Malheureusement, il y a une chose qui mange les deux tiers des gains du paysan, c'est l'impôt, la grande plaie de l'Ancien Régime par ses inégalités et ses abus, surtout la taille, établie uniquement sur les terres roturières. Ainsi tel seigneur, le principal propriétaire de la paroisse, est taxé à 30 sols et doit en outre quelques devoirs militaires et civils ; tel bourgeois, riche à 80.000 livres et sans autre charge, est imposé pour la même somme que le seigneur, alors qu'une veuve ayant 9 ou 10 enfants doit verser au fisc 90 livres !

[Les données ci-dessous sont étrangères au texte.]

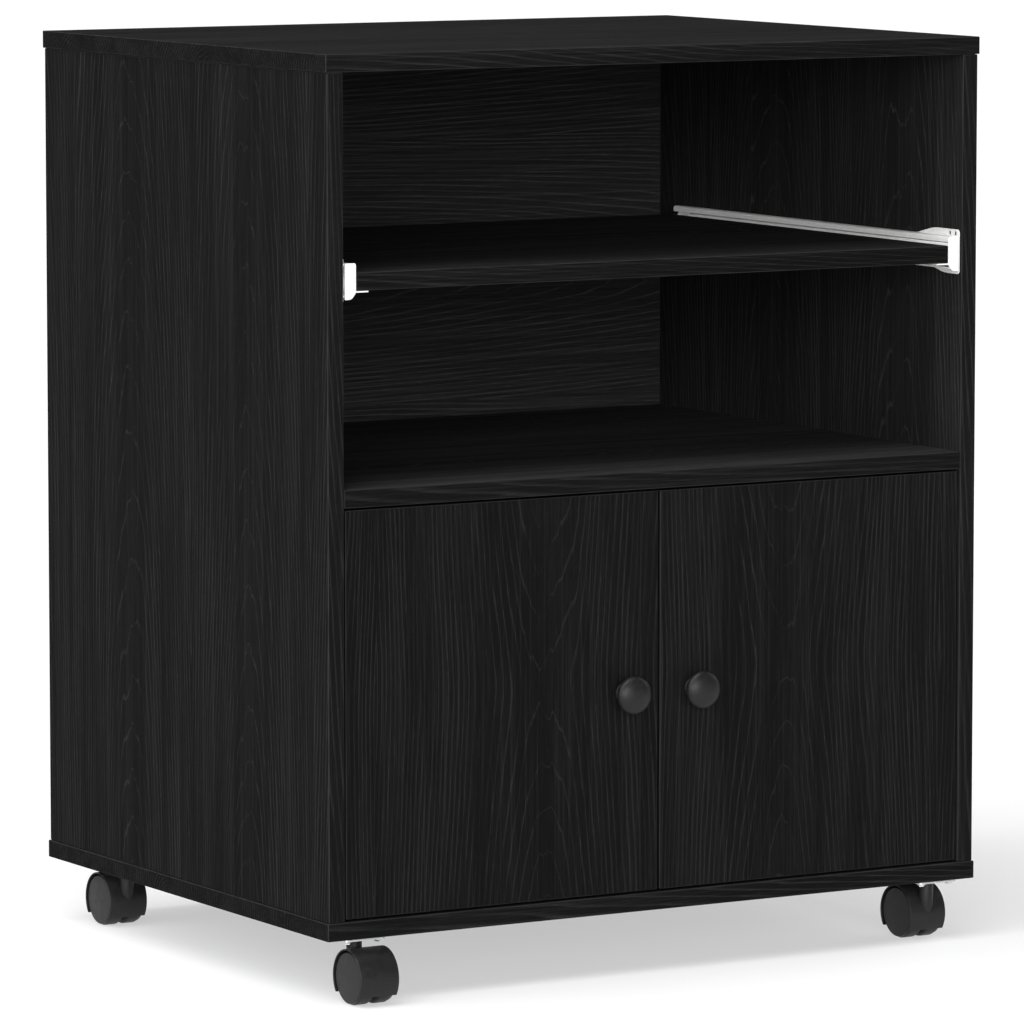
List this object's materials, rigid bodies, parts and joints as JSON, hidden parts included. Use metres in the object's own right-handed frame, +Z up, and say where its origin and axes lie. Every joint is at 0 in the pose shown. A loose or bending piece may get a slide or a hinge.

Quant aux droits féodaux : cens, lods et autres, ils ne gênent plus guère les paysans, plusieurs ayant disparu effectivement et les autres s'amenuisant de plus en plus.
Ajoutons que les roturiers accusaient, non le roi, mais les commis des Fermes avec les hommes de loi et de finance, d'être la cause de cette injustice dans la répartition des impôts, « ce sont eux, disaient-ils couramment, qui nous écrasent comme des crapauds entre deux pierres ». Mais voici venir la Révolution qui ôtera au paysan les quatre cinquièmes de ses charges (HENRI POURRAT, L'Homme à la bêche : sous Louis XV et Louis XVI), aussi sera-t-elle d'abord bien accueillie de lui (abbé Henri Le Breton).